We talked about this at greater length in Episode 76: Critical Skills of an Architect when we came up with a list of traits that people who wanted to be an architect should demonstrate prior to deciding to be an architect. While it was a fairly simple thing to identify those traits, the interesting part of that episode was the discussion pertaining to the development of the building blocks needed to (hopefully) experience success later in your career.
Sometimes the questions we present during this segment are easy, or at least, obvious in how we will answer. I’d be curious if you felt you thought you knew how we would answer this one.
Would you rather? jump to 51:15
Travel the world all expenses paid (lodging and transportation costs) for 1-year or have $75,000 to spend on anything you want?
We intentionally try to find the exact point where these questions go from an easy and obvious answer to something that requires you to think about your options for just a minute. Like any question, we are always trying to find some sort of loophole that gives one side of the conversation an edge … and even our loopholes are informative and will tell you a bit about the person who is answering.

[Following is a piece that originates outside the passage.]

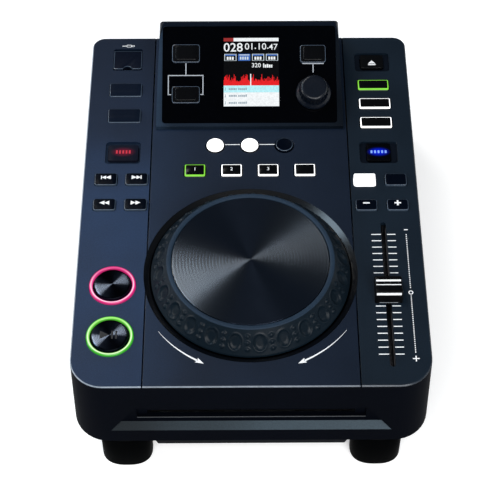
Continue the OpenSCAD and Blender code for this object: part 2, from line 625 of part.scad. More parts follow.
upper_case();
deck_center();
deck_left();
deck_right();
bottom_chassis();
feet();
chassis_screws();
pod_housing();
pod_window();
lcd_module();
button_light_rings();
jog_bearing();
jog_hub();
jog_top_disc();
jog_ring();
jog_rim();
fader_body();
fader_cap();
encoder_shaft();
encoder_knob();
usb_cover();
control_boards();
main_board();
power_supply();
rear_jacks();
power_inlet();
power_rocker();
drive_frame();
feed_roller();
turntable();
pickup_sled();
lead_screw();
browse_button();
lock_button();
back_button();
source_button();
playlist_button();
usb_stop_button();
track_back_button();
track_forward_button();
search_back_button();
search_forward_button();
cue_button();
play_button();
loop_in_button();
loop_out_button();
reloop_button();
hot_cue_1_button();
hot_cue_2_button();
hot_cue_3_button();
hot_cue_store_button();
eject_button();
tempo_range_button();
key_lock_button();
jog_mode_button();
touch_mode_button();
beat_sync_button();
tempo_reset_button();
beat_minus_button();
beat_plus_button();
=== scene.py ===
import math

import bpy
from mathutils import Matrix, Vector


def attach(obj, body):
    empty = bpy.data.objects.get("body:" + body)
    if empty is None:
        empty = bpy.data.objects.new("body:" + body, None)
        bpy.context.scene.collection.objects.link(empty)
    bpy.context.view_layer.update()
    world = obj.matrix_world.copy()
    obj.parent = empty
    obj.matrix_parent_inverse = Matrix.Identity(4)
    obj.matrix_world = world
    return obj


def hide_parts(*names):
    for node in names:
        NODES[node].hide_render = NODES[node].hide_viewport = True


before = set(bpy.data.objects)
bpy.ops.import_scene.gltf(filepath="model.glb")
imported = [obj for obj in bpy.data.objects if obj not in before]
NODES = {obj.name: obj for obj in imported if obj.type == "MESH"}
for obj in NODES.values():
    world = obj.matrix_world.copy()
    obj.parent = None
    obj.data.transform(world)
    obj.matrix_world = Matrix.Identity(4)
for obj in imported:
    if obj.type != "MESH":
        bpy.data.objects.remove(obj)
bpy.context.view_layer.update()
MM = 0.001
DZ = 90.0                      # deck surface
JX, JY = 0.0, -62.0            # jog wheel's axis
JZ = DZ + 13.4                 # its top
POD_Y, POD_Z, TILT = 56.85, 93.0, math.radians(22)
FADER_X, FADER_Y = 83.4, -77.45
ENC = (42.3, 20.5)


# ------------------------------------------------------------------ camera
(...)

Ep 084: Building an Architect
The process of educating someone who wants to be an architect is a complicated one and there are more possibilities on how that journey could look than you can possibly imagine. Despite all the whinging I have levied in this post, I don’t think in retrospect that I would change much … other than that avoiding that self-paced astronomy class. It took me a while to get here, but I believe I am where my interests and talents have led me. Of course, there are times when the path would have been more direct and effective if I had made some better decisions, but in almost every condition, life has presented an opportunity to remedy those errors.